--- TASK TO COMPLETE ---
Copy out the listing exactly.

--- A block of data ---
:::
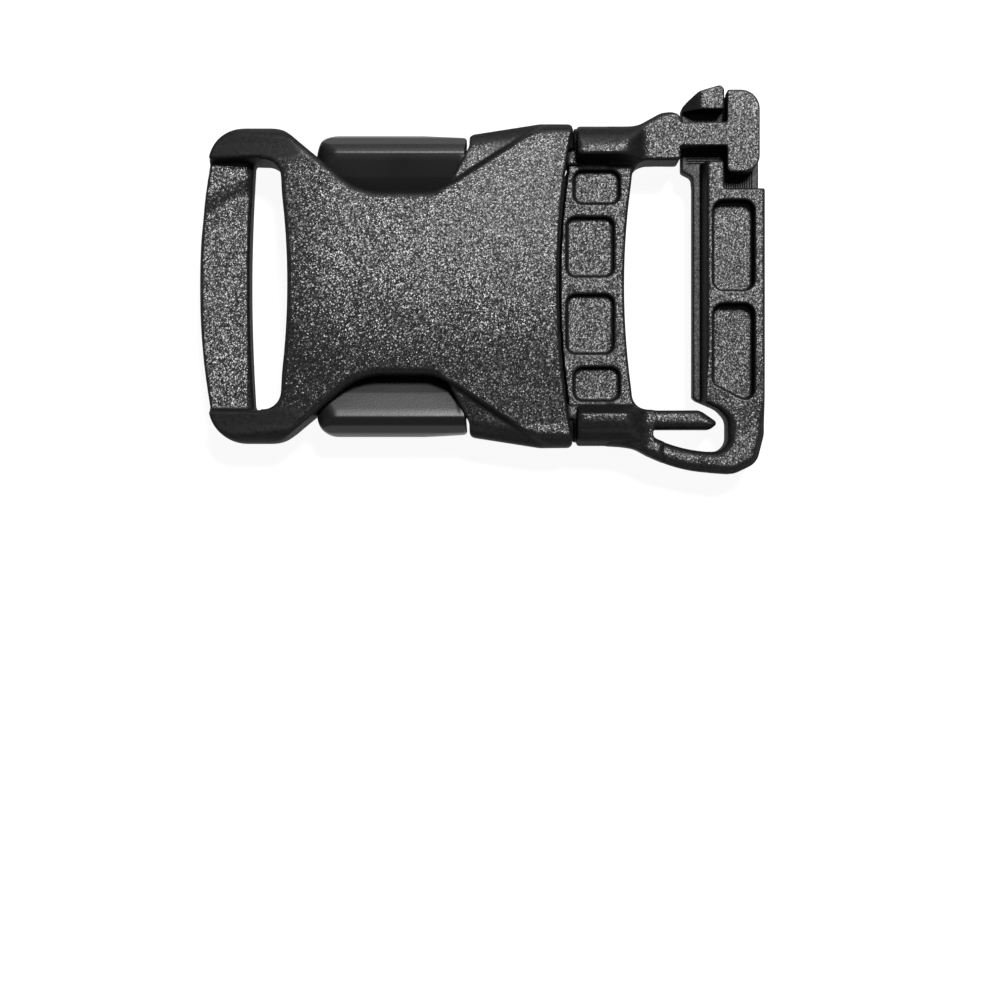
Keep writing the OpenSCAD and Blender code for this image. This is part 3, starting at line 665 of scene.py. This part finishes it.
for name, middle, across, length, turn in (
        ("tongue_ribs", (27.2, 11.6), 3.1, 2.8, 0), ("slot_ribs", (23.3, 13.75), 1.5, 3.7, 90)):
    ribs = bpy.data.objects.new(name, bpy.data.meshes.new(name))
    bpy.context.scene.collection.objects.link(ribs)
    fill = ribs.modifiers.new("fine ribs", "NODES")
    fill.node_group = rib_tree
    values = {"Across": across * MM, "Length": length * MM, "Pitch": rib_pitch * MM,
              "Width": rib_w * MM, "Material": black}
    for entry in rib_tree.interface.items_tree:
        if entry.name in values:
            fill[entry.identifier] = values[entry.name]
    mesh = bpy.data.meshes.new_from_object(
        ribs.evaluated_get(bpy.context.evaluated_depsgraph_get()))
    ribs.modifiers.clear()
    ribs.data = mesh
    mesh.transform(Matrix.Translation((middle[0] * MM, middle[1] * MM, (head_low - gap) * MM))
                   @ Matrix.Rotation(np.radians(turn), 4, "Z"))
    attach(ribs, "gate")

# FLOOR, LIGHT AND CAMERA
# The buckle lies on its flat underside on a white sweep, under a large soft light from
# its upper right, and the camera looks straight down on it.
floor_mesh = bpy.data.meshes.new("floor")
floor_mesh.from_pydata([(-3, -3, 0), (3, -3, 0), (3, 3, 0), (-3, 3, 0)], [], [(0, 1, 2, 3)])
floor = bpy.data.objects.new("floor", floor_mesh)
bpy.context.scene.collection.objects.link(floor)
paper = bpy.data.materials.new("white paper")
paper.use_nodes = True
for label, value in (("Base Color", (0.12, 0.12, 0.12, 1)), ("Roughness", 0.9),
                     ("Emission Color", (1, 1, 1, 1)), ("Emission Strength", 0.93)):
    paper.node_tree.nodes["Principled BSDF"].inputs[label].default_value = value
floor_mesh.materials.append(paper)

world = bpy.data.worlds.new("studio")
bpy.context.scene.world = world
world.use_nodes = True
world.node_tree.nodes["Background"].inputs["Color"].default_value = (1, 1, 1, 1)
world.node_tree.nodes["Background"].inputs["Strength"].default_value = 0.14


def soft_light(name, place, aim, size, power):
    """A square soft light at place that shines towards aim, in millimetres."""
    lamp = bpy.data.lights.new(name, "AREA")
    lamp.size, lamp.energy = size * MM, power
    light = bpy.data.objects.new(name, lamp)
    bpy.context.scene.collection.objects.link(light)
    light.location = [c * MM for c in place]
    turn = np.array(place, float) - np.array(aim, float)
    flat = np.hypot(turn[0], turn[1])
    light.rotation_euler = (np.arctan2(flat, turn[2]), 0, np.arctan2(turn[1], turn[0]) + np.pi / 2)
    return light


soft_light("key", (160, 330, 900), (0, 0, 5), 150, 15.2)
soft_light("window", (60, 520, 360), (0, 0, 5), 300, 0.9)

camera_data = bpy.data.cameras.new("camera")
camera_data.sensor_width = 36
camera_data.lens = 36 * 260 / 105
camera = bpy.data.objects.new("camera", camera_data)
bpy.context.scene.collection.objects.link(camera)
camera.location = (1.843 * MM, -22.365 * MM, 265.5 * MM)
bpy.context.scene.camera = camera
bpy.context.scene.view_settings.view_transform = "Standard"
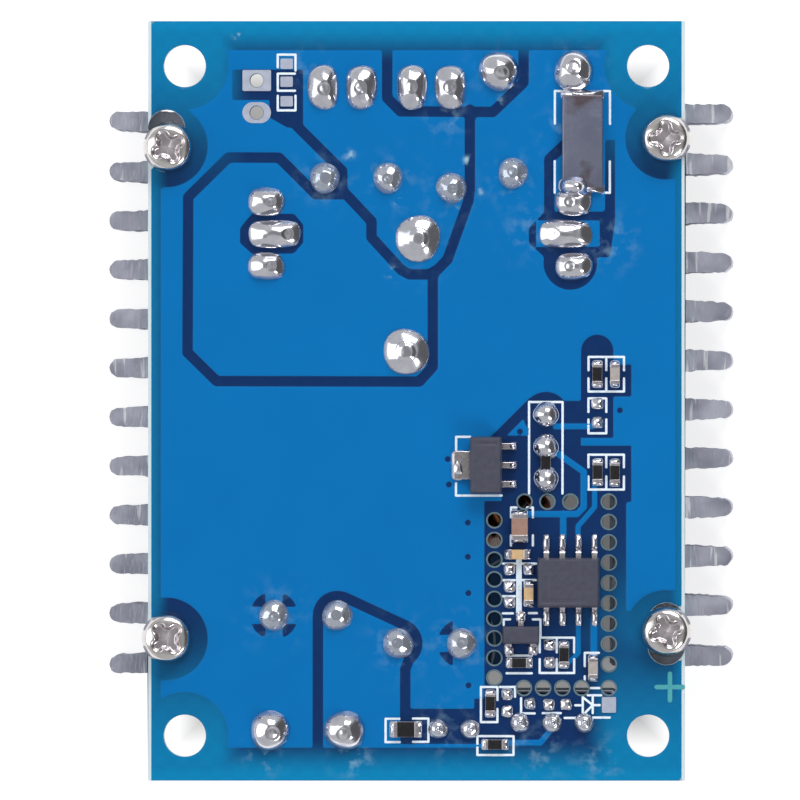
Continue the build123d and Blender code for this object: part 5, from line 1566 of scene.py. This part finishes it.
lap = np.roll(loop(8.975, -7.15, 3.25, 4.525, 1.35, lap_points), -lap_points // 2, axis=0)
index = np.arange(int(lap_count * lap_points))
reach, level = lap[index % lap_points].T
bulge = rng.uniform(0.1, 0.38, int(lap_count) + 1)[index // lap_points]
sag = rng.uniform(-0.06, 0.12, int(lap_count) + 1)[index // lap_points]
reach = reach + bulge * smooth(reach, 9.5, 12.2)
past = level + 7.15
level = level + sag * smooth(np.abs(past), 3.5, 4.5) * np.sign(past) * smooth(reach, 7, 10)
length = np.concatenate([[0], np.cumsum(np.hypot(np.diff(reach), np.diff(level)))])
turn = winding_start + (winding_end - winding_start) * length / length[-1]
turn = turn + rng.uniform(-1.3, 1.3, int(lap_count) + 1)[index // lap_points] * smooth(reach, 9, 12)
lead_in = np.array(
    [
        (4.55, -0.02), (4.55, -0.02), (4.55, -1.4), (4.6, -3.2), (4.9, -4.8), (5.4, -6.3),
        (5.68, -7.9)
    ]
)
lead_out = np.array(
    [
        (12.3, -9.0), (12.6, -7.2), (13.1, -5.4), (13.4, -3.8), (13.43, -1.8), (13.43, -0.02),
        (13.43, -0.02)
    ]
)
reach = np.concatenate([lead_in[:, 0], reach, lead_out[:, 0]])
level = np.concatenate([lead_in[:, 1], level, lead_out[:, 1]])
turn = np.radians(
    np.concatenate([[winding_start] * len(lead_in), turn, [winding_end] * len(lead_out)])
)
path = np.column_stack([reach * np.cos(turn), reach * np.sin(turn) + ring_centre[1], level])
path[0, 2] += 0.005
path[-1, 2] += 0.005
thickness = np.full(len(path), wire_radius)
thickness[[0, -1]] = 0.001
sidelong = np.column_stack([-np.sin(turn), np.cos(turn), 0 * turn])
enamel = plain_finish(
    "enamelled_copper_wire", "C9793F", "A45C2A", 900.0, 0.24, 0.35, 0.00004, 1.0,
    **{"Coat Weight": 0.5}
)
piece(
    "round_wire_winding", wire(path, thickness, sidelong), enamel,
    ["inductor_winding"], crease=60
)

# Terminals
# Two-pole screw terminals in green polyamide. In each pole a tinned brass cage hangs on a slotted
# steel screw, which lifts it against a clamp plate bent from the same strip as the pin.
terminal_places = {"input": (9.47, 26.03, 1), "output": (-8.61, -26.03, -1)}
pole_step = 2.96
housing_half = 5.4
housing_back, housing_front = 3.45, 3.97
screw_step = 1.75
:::
--- EXERCISE RESPONSE ---
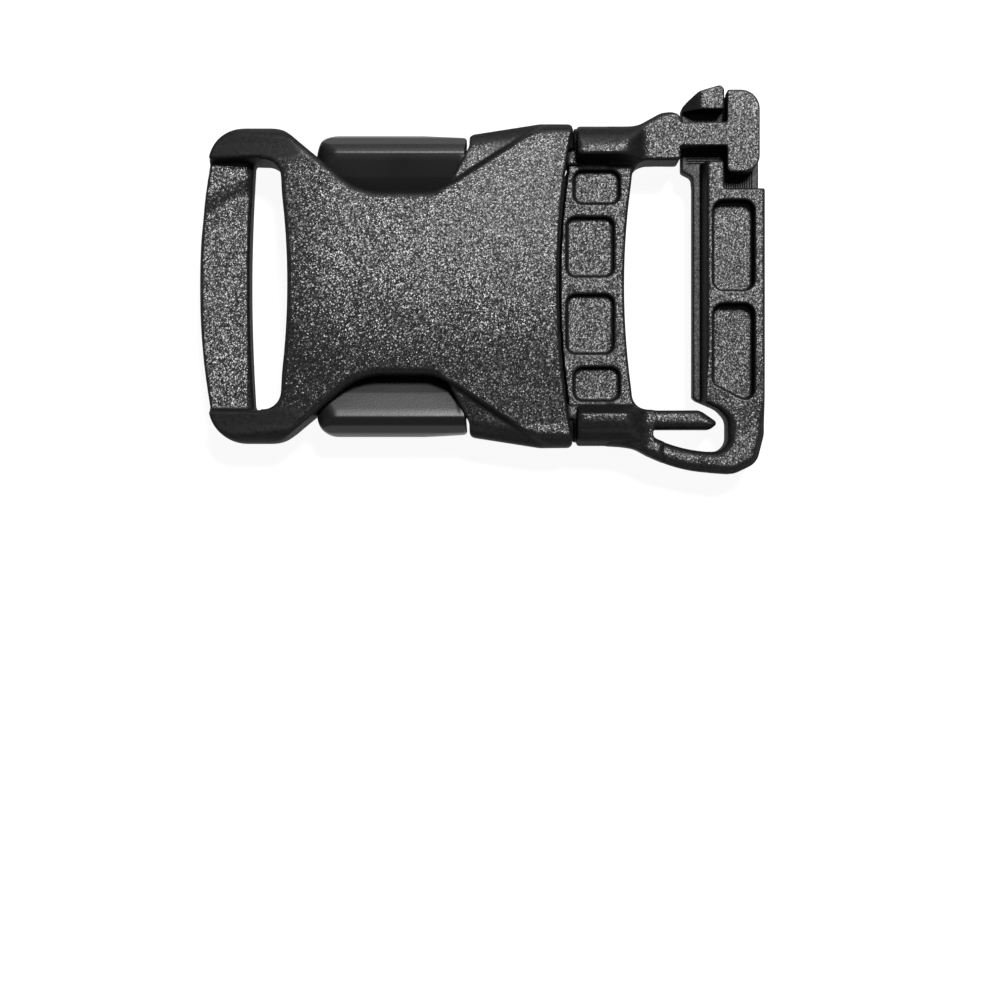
Keep writing the OpenSCAD and Blender code for this image. This is part 3, starting at line 665 of scene.py. This part finishes it.
for name, middle, across, length, turn in (
        ("tongue_ribs", (27.2, 11.6), 3.1, 2.8, 0), ("slot_ribs", (23.3, 13.75), 1.5, 3.7, 90)):
    ribs = bpy.data.objects.new(name, bpy.data.meshes.new(name))
    bpy.context.scene.collection.objects.link(ribs)
    fill = ribs.modifiers.new("fine ribs", "NODES")
    fill.node_group = rib_tree
    values = {"Across": across * MM, "Length": length * MM, "Pitch": rib_pitch * MM,
              "Width": rib_w * MM, "Material": black}
    for entry in rib_tree.interface.items_tree:
        if entry.name in values:
            fill[entry.identifier] = values[entry.name]
    mesh = bpy.data.meshes.new_from_object(
        ribs.evaluated_get(bpy.context.evaluated_depsgraph_get()))
    ribs.modifiers.clear()
    ribs.data = mesh
    mesh.transform(Matrix.Translation((middle[0] * MM, middle[1] * MM, (head_low - gap) * MM))
                   @ Matrix.Rotation(np.radians(turn), 4, "Z"))
    attach(ribs, "gate")

# FLOOR, LIGHT AND CAMERA
# The buckle lies on its flat underside on a white sweep, under a large soft light from
# its upper right, and the camera looks straight down on it.
floor_mesh = bpy.data.meshes.new("floor")
floor_mesh.from_pydata([(-3, -3, 0), (3, -3, 0), (3, 3, 0), (-3, 3, 0)], [], [(0, 1, 2, 3)])
floor = bpy.data.objects.new("floor", floor_mesh)
bpy.context.scene.collection.objects.link(floor)
paper = bpy.data.materials.new("white paper")
paper.use_nodes = True
for label, value in (("Base Color", (0.12, 0.12, 0.12, 1)), ("Roughness", 0.9),
                     ("Emission Color", (1, 1, 1, 1)), ("Emission Strength", 0.93)):
    paper.node_tree.nodes["Principled BSDF"].inputs[label].default_value = value
floor_mesh.materials.append(paper)

world = bpy.data.worlds.new("studio")
bpy.context.scene.world = world
world.use_nodes = True
world.node_tree.nodes["Background"].inputs["Color"].default_value = (1, 1, 1, 1)
world.node_tree.nodes["Background"].inputs["Strength"].default_value = 0.14


def soft_light(name, place, aim, size, power):
    """A square soft light at place that shines towards aim, in millimetres."""
    lamp = bpy.data.lights.new(name, "AREA")
    lamp.size, lamp.energy = size * MM, power
    light = bpy.data.objects.new(name, lamp)
    bpy.context.scene.collection.objects.link(light)
    light.location = [c * MM for c in place]
    turn = np.array(place, float) - np.array(aim, float)
    flat = np.hypot(turn[0], turn[1])
    light.rotation_euler = (np.arctan2(flat, turn[2]), 0, np.arctan2(turn[1], turn[0]) + np.pi / 2)
    return light


soft_light("key", (160, 330, 900), (0, 0, 5), 150, 15.2)
soft_light("window", (60, 520, 360), (0, 0, 5), 300, 0.9)

camera_data = bpy.data.cameras.new("camera")
camera_data.sensor_width = 36
camera_data.lens = 36 * 260 / 105
camera = bpy.data.objects.new("camera", camera_data)
bpy.context.scene.collection.objects.link(camera)
camera.location = (1.843 * MM, -22.365 * MM, 265.5 * MM)
bpy.context.scene.camera = camera
bpy.context.scene.view_settings.view_transform = "Standard"
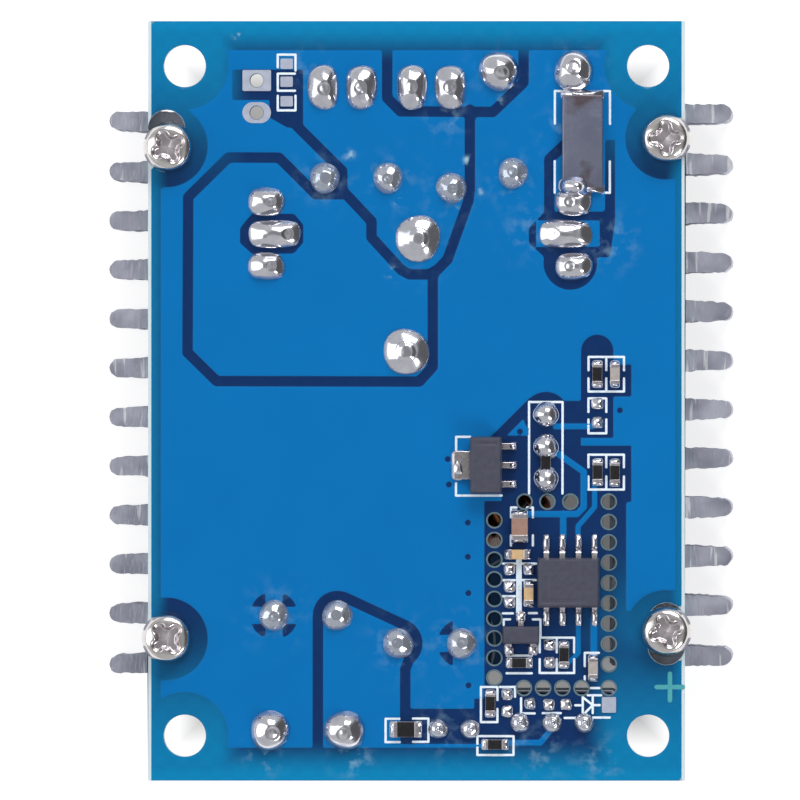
Continue the build123d and Blender code for this object: part 5, from line 1566 of scene.py. This part finishes it.
lap = np.roll(loop(8.975, -7.15, 3.25, 4.525, 1.35, lap_points), -lap_points // 2, axis=0)
index = np.arange(int(lap_count * lap_points))
reach, level = lap[index % lap_points].T
bulge = rng.uniform(0.1, 0.38, int(lap_count) + 1)[index // lap_points]
sag = rng.uniform(-0.06, 0.12, int(lap_count) + 1)[index // lap_points]
reach = reach + bulge * smooth(reach, 9.5, 12.2)
past = level + 7.15
level = level + sag * smooth(np.abs(past), 3.5, 4.5) * np.sign(past) * smooth(reach, 7, 10)
length = np.concatenate([[0], np.cumsum(np.hypot(np.diff(reach), np.diff(level)))])
turn = winding_start + (winding_end - winding_start) * length / length[-1]
turn = turn + rng.uniform(-1.3, 1.3, int(lap_count) + 1)[index // lap_points] * smooth(reach, 9, 12)
lead_in = np.array(
    [
        (4.55, -0.02), (4.55, -0.02), (4.55, -1.4), (4.6, -3.2), (4.9, -4.8), (5.4, -6.3),
        (5.68, -7.9)
    ]
)
lead_out = np.array(
    [
        (12.3, -9.0), (12.6, -7.2), (13.1, -5.4), (13.4, -3.8), (13.43, -1.8), (13.43, -0.02),
        (13.43, -0.02)
    ]
)
reach = np.concatenate([lead_in[:, 0], reach, lead_out[:, 0]])
level = np.concatenate([lead_in[:, 1], level, lead_out[:, 1]])
turn = np.radians(
    np.concatenate([[winding_start] * len(lead_in), turn, [winding_end] * len(lead_out)])
)
path = np.column_stack([reach * np.cos(turn), reach * np.sin(turn) + ring_centre[1], level])
path[0, 2] += 0.005
path[-1, 2] += 0.005
thickness = np.full(len(path), wire_radius)
thickness[[0, -1]] = 0.001
sidelong = np.column_stack([-np.sin(turn), np.cos(turn), 0 * turn])
enamel = plain_finish(
    "enamelled_copper_wire", "C9793F", "A45C2A", 900.0, 0.24, 0.35, 0.00004, 1.0,
    **{"Coat Weight": 0.5}
)
piece(
    "round_wire_winding", wire(path, thickness, sidelong), enamel,
    ["inductor_winding"], crease=60
)

# Terminals
# Two-pole screw terminals in green polyamide. In each pole a tinned brass cage hangs on a slotted
# steel screw, which lifts it against a clamp plate bent from the same strip as the pin.
terminal_places = {"input": (9.47, 26.03, 1), "output": (-8.61, -26.03, -1)}
pole_step = 2.96
housing_half = 5.4
housing_back, housing_front = 3.45, 3.97
screw_step = 1.75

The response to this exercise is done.